Bridget George, executive director of the Bach Choir of Bethlehem, stood to say she supported Cassano’s position on the issue and ask council to consider an exemption to the amusement tax for all not-for-profit arts organizations.


She said not-for-profit organizations are “mission driven, not bottom-line driven. I do believe it’s very important to make that distinction.”


George said she recently visited Cleveland, “where the arts have made a very important contribution to the turning around of the economy of that city.”


She said Cleveland has an amusement/entertainment tax but not-for-profit organizations are completely exempt from that tax.


Also addressing council on the issue was Christine Roysdon, who serves on the board of the Chamber Music Society of Bethlehem.

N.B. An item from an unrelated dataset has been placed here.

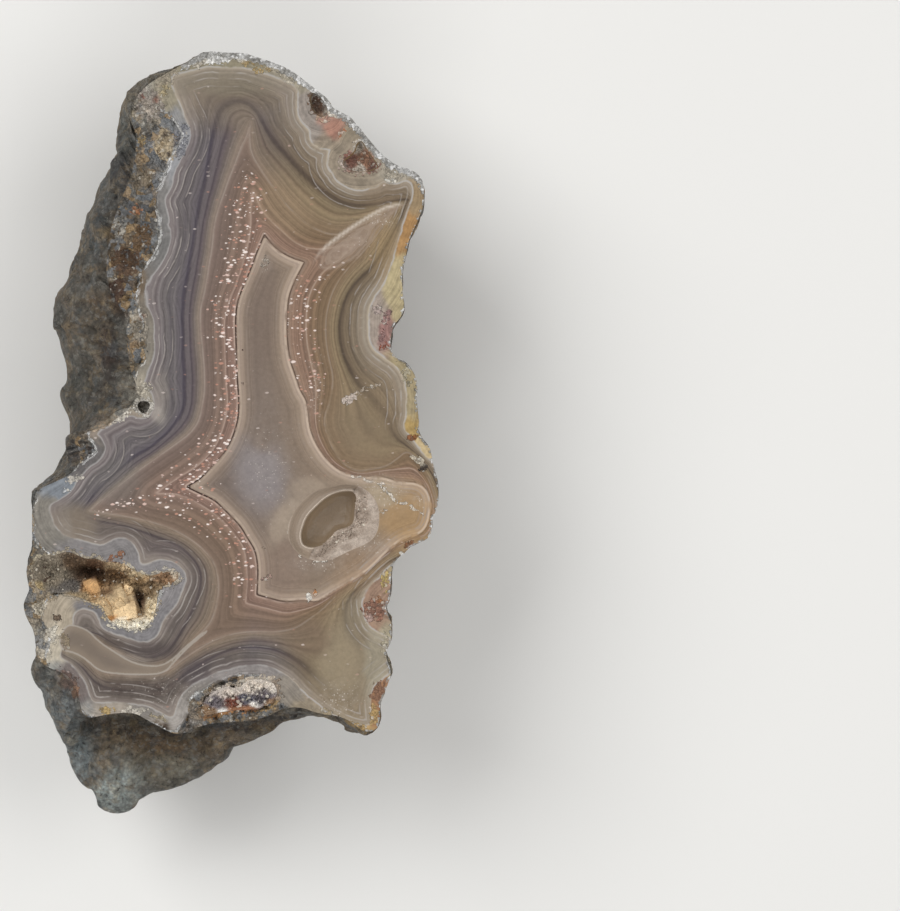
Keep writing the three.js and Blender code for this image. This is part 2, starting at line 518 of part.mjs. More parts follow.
// Glittering quartz points in the pocket at the lower edge
function buildLedgeDruse() {
  const room = bowl(POCKET, POCKET_MIDDLE, 32, pocketDepth, GAP + 0.1, GAP + 0.1, HEIGHT - 0.1);
  const open = bowl(POCKET, POCKET_MIDDLE, 32, pocketDepth, GAP + 0.55, GAP + 0.6, HEIGHT + 1);
  const points = [];
  for (let i = 0; i < 17; i += 1) {
    const angle = i * 2.39996;
    const share = Math.sqrt((i + 0.5) / 17) * 0.86;
    const far = reach(POCKET, POCKET_MIDDLE, angle) * share;
    const x = POCKET_MIDDLE[0] + far * Math.cos(angle);
    const y = POCKET_MIDDLE[1] + far * Math.sin(angle);
    const rise = 0.85 + 0.35 * Math.sin(i * 1.7);
    points.push(quartz(x, y, HEIGHT - POCKET_DEPTH + 0.6, 0.56 + 0.14 * Math.sin(i), rise, 0.2, i * 0.9));
  }
  return room.subtract(open).add(fuse(points).intersect(room));
}

function toMesh(name, solid, colour, roughness) {
  const mesh = solid.getMesh();
  const shape = new THREE.BufferGeometry();
  const points = [];
  for (let i = 0; i < mesh.vertProperties.length; i += mesh.numProp) {
    points.push(mesh.vertProperties[i], mesh.vertProperties[i + 1], mesh.vertProperties[i + 2]);
  }
  shape.setAttribute('position', new THREE.Float32BufferAttribute(points, 3));
  shape.setIndex(Array.from(mesh.triVerts));
  shape.computeVertexNormals();
  const made = new THREE.Mesh(shape, new THREE.MeshStandardMaterial({ color: colour, roughness, metalness: 0 }));
  made.name = name;
  return made;
}

function build() {
  const face = faceOutline();
  const cuts = [
    bowl(HOLLOW, HOLLOW_MIDDLE, 56, hollowDepth, 0, 0, HEIGHT + 1),
    dish(VUG_RIM, VUG_MIDDLE, 44, VUG_STEP, 0, HEIGHT + 1),
    bowl(VUG, VUG_MIDDLE, 32, vugDepth, 0, 0, HEIGHT + 1),
    bowl(POCKET, POCKET_MIDDLE, 34, pocketDepth, 0, 0, HEIGHT + 1),
    bowl(NOTCH_TOP, [9.4, 35.1], 14, notchDepth, 0, 0, HEIGHT + 1),
    bowl(NOTCH_RIGHT, [13.8, 29.4], 18, notchDepth, 0, 0, HEIGHT + 1),
    pore(),
  ];
  const stone = cuts.reduce((whole, cut) => whole.subtract(cut), buildStone(face));
  const part = new THREE.Group();
  part.name = 'agate_specimen';
  part.add(toMesh('agate_half', stone, STONE_COLOUR, 0.35));
  part.add(toMesh('hollow_crust', buildHollowCrust(), BUFF_COLOUR, 0.6));
  part.add(toMesh('vug_druse', buildVugDruse(), FROST_COLOUR, 0.5));
  part.add(toMesh('ledge_druse', buildLedgeDruse(), DRUSE_COLOUR, 0.4));
  return part;
}

export default build();
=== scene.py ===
import math
import bmesh
import bpy
import numpy as np
from mathutils import Euler, Matrix, Vector
from mathutils.geometry import delaunay_2d_cdt
from mathutils.kdtree import KDTree
from random import Random


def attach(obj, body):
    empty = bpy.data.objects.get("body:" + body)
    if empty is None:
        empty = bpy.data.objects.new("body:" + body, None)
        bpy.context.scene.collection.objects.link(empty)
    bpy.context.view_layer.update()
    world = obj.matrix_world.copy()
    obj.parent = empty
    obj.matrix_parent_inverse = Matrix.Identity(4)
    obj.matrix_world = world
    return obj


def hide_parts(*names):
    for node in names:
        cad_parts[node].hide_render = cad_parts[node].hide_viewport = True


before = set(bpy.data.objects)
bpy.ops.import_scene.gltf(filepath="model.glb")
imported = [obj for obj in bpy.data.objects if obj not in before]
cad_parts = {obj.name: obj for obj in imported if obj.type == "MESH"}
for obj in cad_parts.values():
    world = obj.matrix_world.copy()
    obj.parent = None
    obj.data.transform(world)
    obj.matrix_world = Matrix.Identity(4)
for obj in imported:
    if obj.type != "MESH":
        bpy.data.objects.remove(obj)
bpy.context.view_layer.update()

# Agate specimen: a sawn half nodule. Outlines are in millimetres, in the part's own frame, seen from above

# Widest line of the stone; the edge of the face follows it down the right side
girth = [
    (-2.7, 41.05), (-0.1, 40.8), (1.5, 40.8), (2.6, 40.4), (4.2, 39.9), (5.5, 39.4), (6.3, 39.0), (7.4, 38.2),
    (8.5, 37.4), (9.3, 36.7), (10.3, 36.0), (10.8, 35.0), (11.9, 34.4), (12.7, 34.0), (13.6, 33.0),
    (14.3, 32.1), (14.9, 31.4), (15.7, 30.4), (16.8, 29.4), (17.9, 28.7), (19.1, 28.4), (20.0, 27.9),
    (20.6, 26.9), (20.6, 24.6), (20.2, 23.5), (19.6, 22.1), (19.0, 20.8), (18.7, 19.2), (18.3, 17.6),
    (18.3, 15.5), (18.5, 13.9), (18.5, 13.4), (18.1, 12.5), (17.4, 11.8), (17.1, 10.7), (17.0, 9.3),
    (17.4, 8.5), (18.0, 8.0), (18.6, 7.8), (19.2, 7.2), (19.7, 6.3), (19.9, 5.4), (19.8, 3.8), (20.0, 2.2),
    (20.1, 1.1), (19.9, 0.6), (20.5, -0.5), (21.3, -1.4), (21.5, -2.6), (21.8, -3.9), (22.1, -5.1),
    (22.2, -6.4), (22.0, -7.8), (21.5, -9.0), (21.5, -10.1), (21.1, -11.0), (20.2, -11.4), (19.1, -11.9),
    (18.6, -12.6), (18.0, -12.9), (17.3, -13.8), (17.1, -14.7), (17.0, -17.6), (16.5, -18.4), (16.8, -19.2),
    (17.2, -20.2), (17.1, -22.2), (16.6, -22.9), (16.6, -23.8), (17.0, -24.8), (17.1, -25.6), (16.8, -26.5),
    (16.3, -27.7), (15.9, -28.8), (15.9, -30.4), (15.7, -31.2), (14.9, -32.0), (13.8, -32.1), (12.7, -32.0),
    (11.7, -31.3), (10.6, -30.4), (9.7, -30.1), (8.5, -30.3), (7.1, -30.6), (5.8, -30.7), (4.4, -31.8),
    (3.3, -32.4), (2.1, -33.0), (0.8, -33.5), (-0.3, -34.0), (-0.5, -34.3), (-1.1, -35.3), (-2.2, -35.8),
    (-3.3, -36.8), (-4.3, -37.5), (-5.9, -38.0), (-7.0, -38.4), (-8.4, -38.6), (-9.7, -39.3), (-10.7, -40.3),
    (-11.8, -40.9), (-12.9, -41.05), (-13.9, -40.8), (-14.8, -40.2), (-15.2, -39.1), (-15.7, -38.4),
    (-16.5, -37.8), (-17.1, -36.9), (-17.7, -35.7), (-18.2, -34.3), (-18.4, -33.0), (-19.0, -31.8),
    (-19.6, -30.4), (-20.2, -29.1), (-20.3, -27.4), (-20.9, -27.0), (-21.3, -25.9), (-21.1, -24.5),
    (-20.8, -23.4), (-20.9, -21.8), (-21.0, -20.8), (-21.4, -20.2), (-21.9, -19.2), (-22.2, -18.3),
    (-21.9, -17.4), (-21.5, -16.5), (-21.7, -15.4), (-21.9, -14.4), (-21.5, -13.1), (-21.1, -12.2),
    (-21.1, -11.2), (-21.3, -9.6), (-21.3, -6.4), (-21.1, -5.5), (-19.9, -4.9), (-19.2, -4.0), (-18.9, -3.1),
    (-18.2, -2.1), (-17.7, -1.0), (-17.7, 1.1), (-18.0, 2.2), (-18.5, 3.2), (-18.9, 4.1), (-18.9, 5.0),
    (-18.2, 5.7), (-18.2, 7.0), (-18.4, 8.4), (-18.7, 9.4), (-18.9, 10.5), (-19.3, 11.4), (-19.6, 12.8),
    (-19.6, 13.9), (-19.3, 15.2), (-18.4, 16.5), (-18.0, 17.4), (-17.7, 18.7), (-17.3, 19.6), (-16.6, 20.8),
    (-16.1, 22.4), (-15.9, 23.8), (-15.0, 25.1), (-14.5, 27.0), (-13.9, 27.8), (-13.4, 28.8), (-13.1, 30.2),
    (-12.5, 31.0), (-12.7, 31.8), (-12.7, 33.1), (-12.3, 34.5), (-11.9, 35.5), (-11.6, 36.3), (-11.0, 37.2),
    (-9.9, 38.1), (-8.4, 38.6), (-7.5, 39.1), (-5.6, 39.4), (-4.3, 40.0), (-3.4, 40.9),
]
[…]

She said for more than 60 years, her organization has provided “classical chamber music concerts, string quartets, piano trios and the like for the Lehigh Valley, with performers from all over the country and in fact the world.”


“Last year, for the first time in my four years as treasurer, I was embarrassed to see that our operating budget was in the red,” said Roysdon. “And the ticket tax accounted for a full 40 percent of that redness.”


She encouraged council to think very carefully about an exemption for non-profits “and think carefully about the potential damage this tax might do to what is currently a lively and very diverse set of cultural offerings in our downtown.”